We discussed with Mike the number of very small post offices we have seen in Alaska and other communities as we have traveled. He pointed out a photograph of the smallest post office in Ochepee, Florida.
When you visit Marshall, Michigan do not miss this museum. It was very interesting. Admission is free. You do have to use stairs to reach the museum - we are not aware of an elevator. We suggest you call ahead to obtain hours and verify accessibility.
NOW . . . we flash back to our original posting of our 2006 visit to Marshall, Michigan
We were in Marshall to attend the Michigan Good Sam Spring Samboree in 2006. The parking for the Samboree was in the fairgrounds. We woke up each morning to the sound of horse hooves hitting the track as the trotters were exercised.

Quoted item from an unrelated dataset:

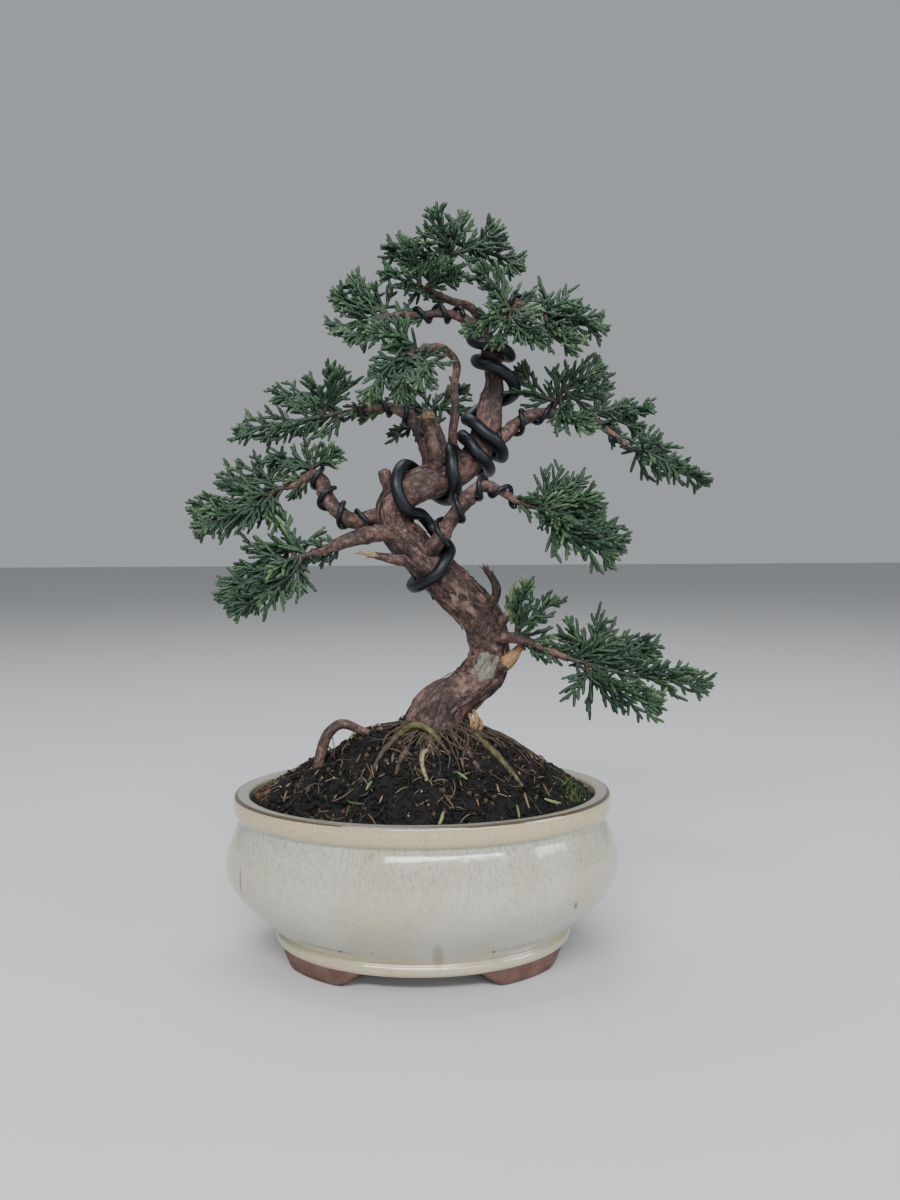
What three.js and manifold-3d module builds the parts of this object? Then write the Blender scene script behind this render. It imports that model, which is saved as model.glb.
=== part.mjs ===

There is always time in the weekend schedule for touring the local area. Several attractions were close to the fairgrounds. We selected the following as of interest to us. Almost across the street from the fairgrounds was the governor's mansion - built in 1839 but never occupied by a governor.
Just down the road was Stuart's Landing.
We spent more time here and at the city park than at the other attractions due to their beauty. This sign presented a very true statement.
Angling sign . . .
The city park, Ketchum Park, was a beautiful place.
Across a footbridge over the river in another part of the city park are more play areas including a skateboard area. You can drive there but using the footbridge was more fun.
We drove across town to the Honolulu House. Judge Abner Pratt build this house in 1860 to resemble the executive mansion he had occupied in Honolulu, Hawaii.
The Honolulu House shared the traffic circle with the Brooks Memorial Fountain.
Driving into downtown Marshall we saw this fellow peddling down the street.